## EXERCISE REQUIREMENTS
Exactly reproduce the lines that follow.

## COLLECTED MATERIAL
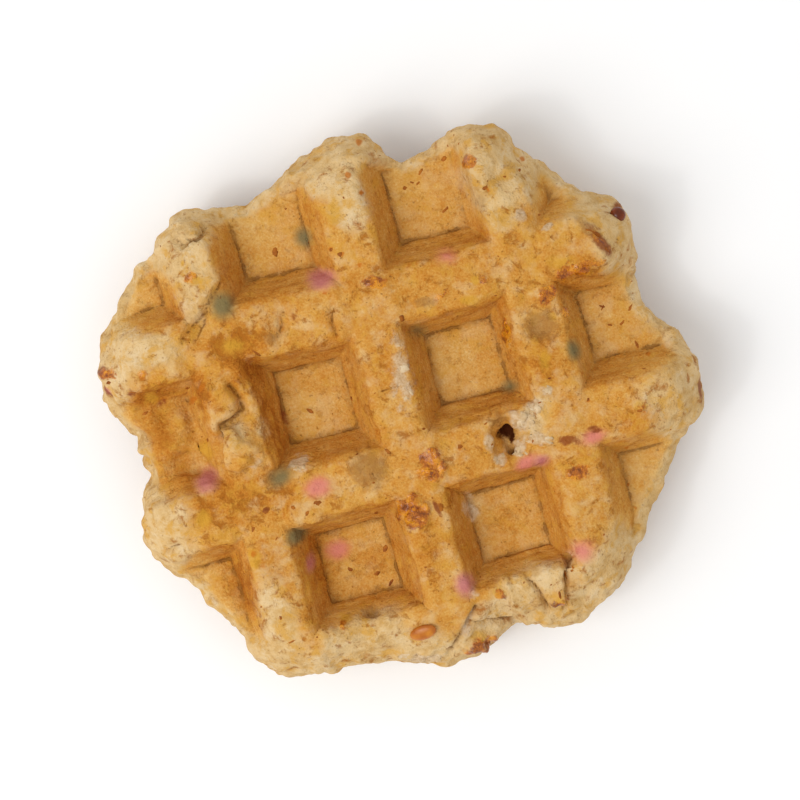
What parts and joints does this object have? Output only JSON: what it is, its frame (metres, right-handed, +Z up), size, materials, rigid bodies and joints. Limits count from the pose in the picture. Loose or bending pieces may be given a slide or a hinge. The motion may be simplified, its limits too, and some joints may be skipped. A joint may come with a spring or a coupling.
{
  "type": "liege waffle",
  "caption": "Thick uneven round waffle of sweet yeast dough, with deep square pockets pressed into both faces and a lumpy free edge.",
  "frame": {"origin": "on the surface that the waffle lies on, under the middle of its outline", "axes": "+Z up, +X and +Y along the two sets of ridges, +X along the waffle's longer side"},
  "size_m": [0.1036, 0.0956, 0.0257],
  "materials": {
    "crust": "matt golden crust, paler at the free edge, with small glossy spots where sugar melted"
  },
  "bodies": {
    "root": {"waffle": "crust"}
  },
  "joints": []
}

## RESPONSE BELOW
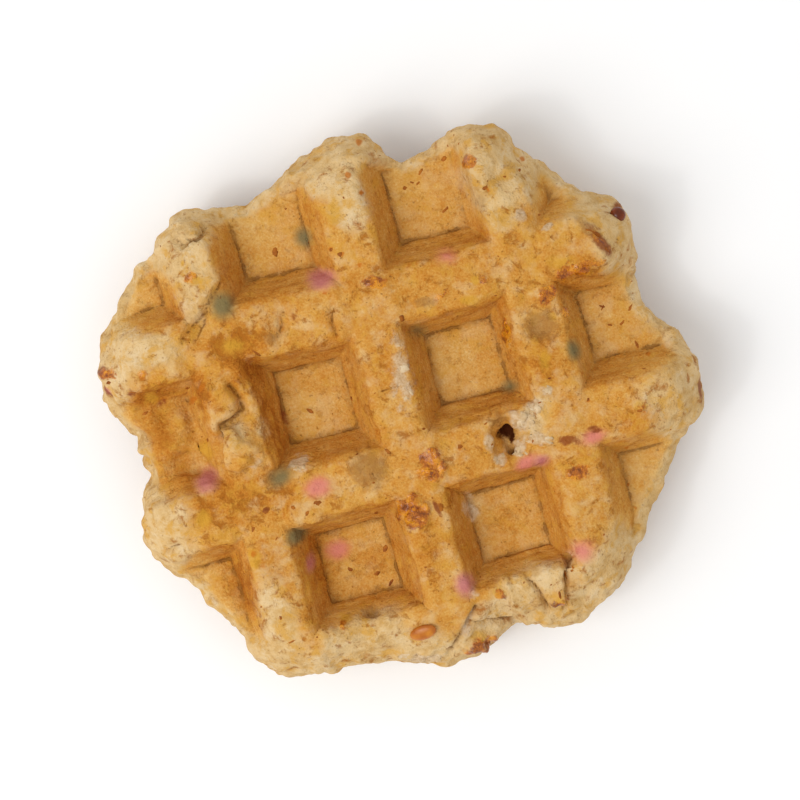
What parts and joints does this object have? Output only JSON: what it is, its frame (metres, right-handed, +Z up), size, materials, rigid bodies and joints. Limits count from the pose in the picture. Loose or bending pieces may be given a slide or a hinge. The motion may be simplified, its limits too, and some joints may be skipped. A joint may come with a spring or a coupling.
{
  "type": "liege waffle",
  "caption": "Thick uneven round waffle of sweet yeast dough, with deep square pockets pressed into both faces and a lumpy free edge.",
  "frame": {"origin": "on the surface that the waffle lies on, under the middle of its outline", "axes": "+Z up, +X and +Y along the two sets of ridges, +X along the waffle's longer side"},
  "size_m": [0.1036, 0.0956, 0.0257],
  "materials": {
    "crust": "matt golden crust, paler at the free edge, with small glossy spots where sugar melted"
  },
  "bodies": {
    "root": {"waffle": "crust"}
  },
  "joints": []
}